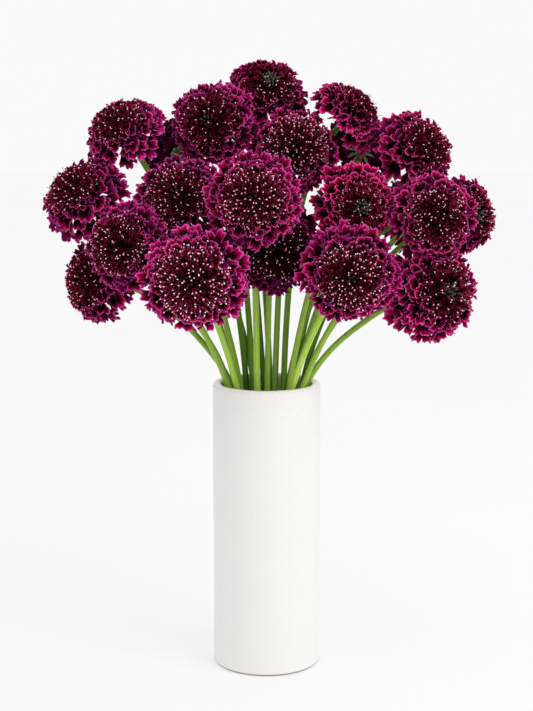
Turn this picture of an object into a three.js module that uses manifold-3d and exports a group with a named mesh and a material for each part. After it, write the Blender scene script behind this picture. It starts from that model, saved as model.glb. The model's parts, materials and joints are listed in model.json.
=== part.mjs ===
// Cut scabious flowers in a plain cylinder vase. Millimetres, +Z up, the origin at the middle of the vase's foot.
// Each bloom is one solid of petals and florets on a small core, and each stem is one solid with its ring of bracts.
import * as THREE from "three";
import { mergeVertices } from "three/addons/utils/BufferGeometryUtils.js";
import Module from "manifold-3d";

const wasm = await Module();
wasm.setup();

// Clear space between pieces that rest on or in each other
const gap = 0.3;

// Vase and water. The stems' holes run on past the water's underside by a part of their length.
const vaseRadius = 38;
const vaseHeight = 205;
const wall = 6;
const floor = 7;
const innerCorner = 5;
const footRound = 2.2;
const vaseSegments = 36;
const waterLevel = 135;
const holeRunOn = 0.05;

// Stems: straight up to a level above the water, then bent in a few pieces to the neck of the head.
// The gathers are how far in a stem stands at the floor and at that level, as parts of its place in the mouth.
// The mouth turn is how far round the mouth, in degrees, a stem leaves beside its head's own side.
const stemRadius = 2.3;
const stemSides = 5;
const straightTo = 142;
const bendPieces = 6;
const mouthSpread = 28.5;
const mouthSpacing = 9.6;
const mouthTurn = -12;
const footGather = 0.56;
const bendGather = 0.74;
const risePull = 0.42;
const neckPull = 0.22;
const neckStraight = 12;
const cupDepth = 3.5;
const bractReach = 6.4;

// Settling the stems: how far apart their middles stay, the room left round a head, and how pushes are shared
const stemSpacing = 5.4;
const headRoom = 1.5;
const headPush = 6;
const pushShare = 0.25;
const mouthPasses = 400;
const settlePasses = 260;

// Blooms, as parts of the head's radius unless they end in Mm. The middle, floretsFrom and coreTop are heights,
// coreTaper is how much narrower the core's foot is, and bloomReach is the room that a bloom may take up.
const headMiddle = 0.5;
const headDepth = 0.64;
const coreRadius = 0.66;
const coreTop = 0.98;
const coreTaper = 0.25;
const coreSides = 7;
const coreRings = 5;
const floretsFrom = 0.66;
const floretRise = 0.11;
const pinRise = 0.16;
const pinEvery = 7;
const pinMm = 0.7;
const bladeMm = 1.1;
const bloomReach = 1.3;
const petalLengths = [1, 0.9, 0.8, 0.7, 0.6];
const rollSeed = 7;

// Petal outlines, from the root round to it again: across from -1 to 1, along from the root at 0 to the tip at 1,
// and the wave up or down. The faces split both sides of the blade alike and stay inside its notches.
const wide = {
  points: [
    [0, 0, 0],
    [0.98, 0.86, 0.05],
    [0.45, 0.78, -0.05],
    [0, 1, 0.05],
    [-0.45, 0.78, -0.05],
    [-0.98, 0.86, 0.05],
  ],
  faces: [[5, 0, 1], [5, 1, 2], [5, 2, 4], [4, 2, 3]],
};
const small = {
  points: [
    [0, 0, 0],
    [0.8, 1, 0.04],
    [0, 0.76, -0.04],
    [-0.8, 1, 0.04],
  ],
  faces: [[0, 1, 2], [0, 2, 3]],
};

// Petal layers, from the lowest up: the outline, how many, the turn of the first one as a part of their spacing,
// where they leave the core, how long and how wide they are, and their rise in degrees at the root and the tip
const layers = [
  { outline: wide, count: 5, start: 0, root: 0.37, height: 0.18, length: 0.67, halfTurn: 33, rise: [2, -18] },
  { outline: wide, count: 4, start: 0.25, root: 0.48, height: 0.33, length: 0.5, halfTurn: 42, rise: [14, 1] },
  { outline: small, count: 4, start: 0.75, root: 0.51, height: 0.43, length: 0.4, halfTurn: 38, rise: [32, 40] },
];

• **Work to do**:
Print, please, the lines from the first line of the material through the line that contains "const holeRunOn = 0.05;", exactly as written and with nothing added.

• **Solution to this task**:
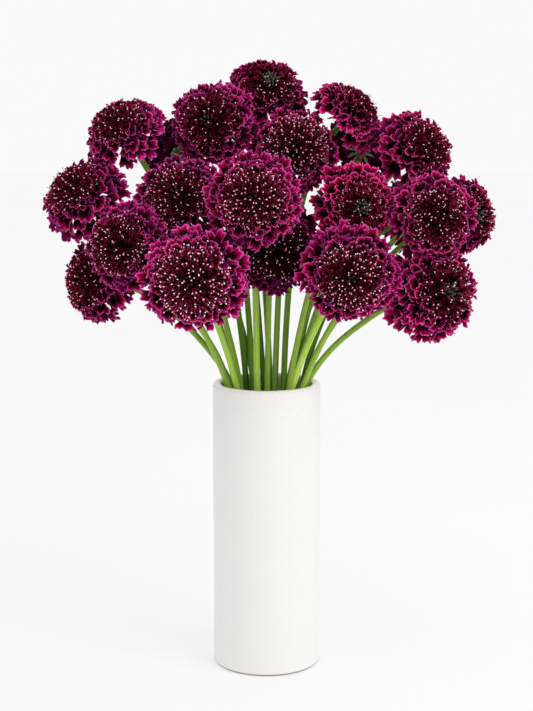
Turn this picture of an object into a three.js module that uses manifold-3d and exports a group with a named mesh and a material for each part. After it, write the Blender scene script behind this picture. It starts from that model, saved as model.glb. The model's parts, materials and joints are listed in model.json.
=== part.mjs ===
// Cut scabious flowers in a plain cylinder vase. Millimetres, +Z up, the origin at the middle of the vase's foot.
// Each bloom is one solid of petals and florets on a small core, and each stem is one solid with its ring of bracts.
import * as THREE from "three";
import { mergeVertices } from "three/addons/utils/BufferGeometryUtils.js";
import Module from "manifold-3d";

const wasm = await Module();
wasm.setup();

// Clear space between pieces that rest on or in each other
const gap = 0.3;

// Vase and water. The stems' holes run on past the water's underside by a part of their length.
const vaseRadius = 38;
const vaseHeight = 205;
const wall = 6;
const floor = 7;
const innerCorner = 5;
const footRound = 2.2;
const vaseSegments = 36;
const waterLevel = 135;
const holeRunOn = 0.05;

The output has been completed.